Highlights
• Global mobility, climate pressures, and ecological change drive emerging infections.
• Highly pathogenic influenza strains, including H5N1, pose ongoing spillover risks and pandemic potential.
• SARS, MERS, and COVID-19 illustrate the pandemic potential of novel coronaviruses.
• Nipah, Ebola, Pteropine orthoreovirus and Zika remain high-impact threats for global health security.
• Mass gatherings can amplify transmission risks of emerging high-consequence viruses.
• Strengthened surveillance, diagnostics, and One Health strategies are essential for pandemic preparedness.
Abstract
Emerging infectious diseases have risen significantly in the twenty-first century as ecological disruption, climate change, expanding human–animal interfaces, and global mobility intensify opportunities for pathogen transmission. This review synthesizes historical and contemporary evidence across viral, bacterial, fungal, and parasitic threats to characterize how diverse pathogens emerge and spread. Foundational events such as the 1918 influenza pandemic, mid-century influenza pandemics, the emergence of HIV/AIDS, and the eradication of smallpox provide context for understanding modern disease dynamics. In recent decades, coronaviruses including SARS, MERS, and SARS-CoV-2, pandemic H1N1, avian influenza subtypes, and major arboviruses such as dengue, chikungunya, Zika, West Nile virus, and yellow fever have demonstrated the rapidity with which zoonotic pathogens can disseminate globally. Viral hemorrhagic fevers including Ebola, Marburg, Lassa, and Crimean–Congo hemorrhagic fever remain critical threats, especially in regions with limited health-care capacity. Concurrently, antimicrobial resistance, the emergence of Candida auris, and the climate-driven expansion of endemic mycoses involving Histoplasma, Coccidioides, and Blastomyces highlight the increasing importance of fungal pathogens.
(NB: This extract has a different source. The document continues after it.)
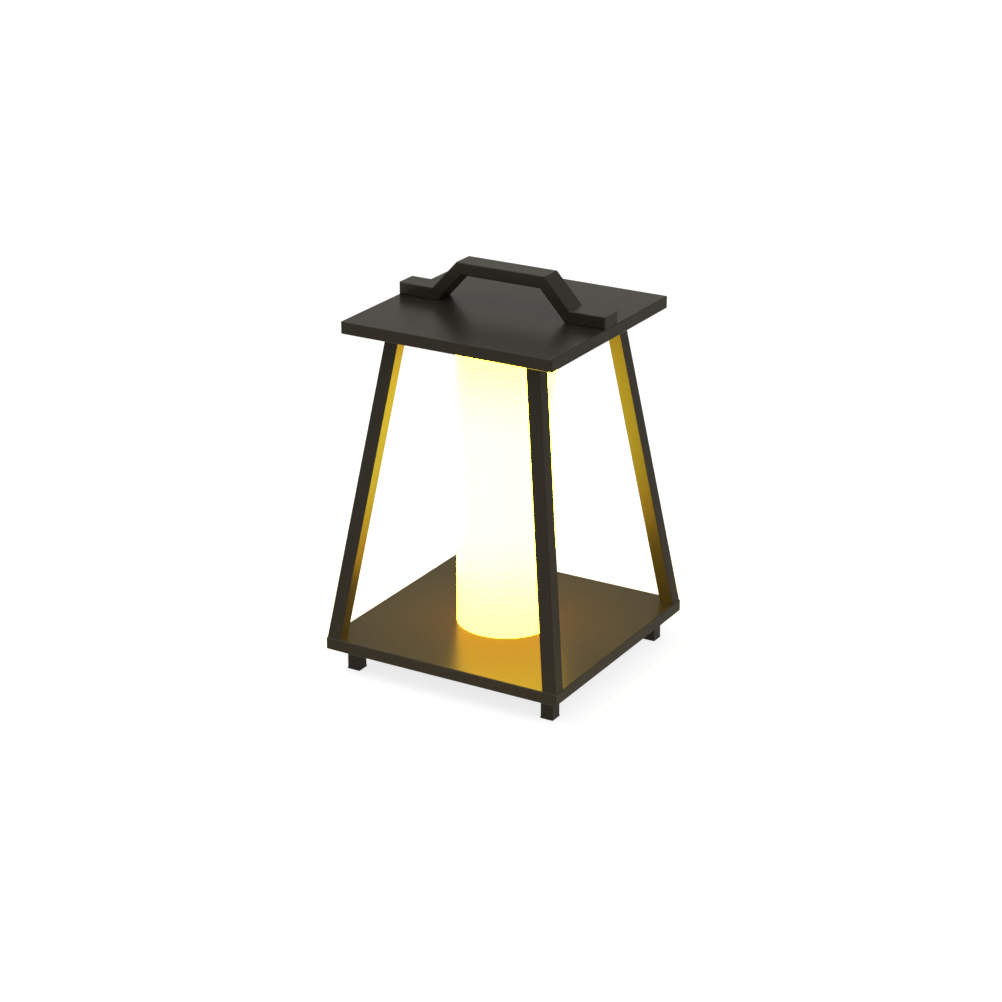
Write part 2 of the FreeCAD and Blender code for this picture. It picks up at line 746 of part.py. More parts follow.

Parasitic diseases such as artemisinin-resistant malaria, zoonotic trypanosomiasis, and expanding Leishmania transmission reflect shifting ecological conditions. These patterns are shaped by intersecting drivers including deforestation, wildlife trade, agricultural intensification, urban crowding, conflict, and rapid microbial evolution that enable spillover and sustained transmission. Although advances in genomic surveillance, metagenomic diagnostics, mRNA vaccines, monoclonal antibodies, and broad-spectrum antivirals have strengthened global response capacity, substantial gaps persist in equity, surveillance, and access to countermeasures. Strengthening One Health systems and resilient public health infrastructures is essential to anticipate and mitigate emerging infectious threats.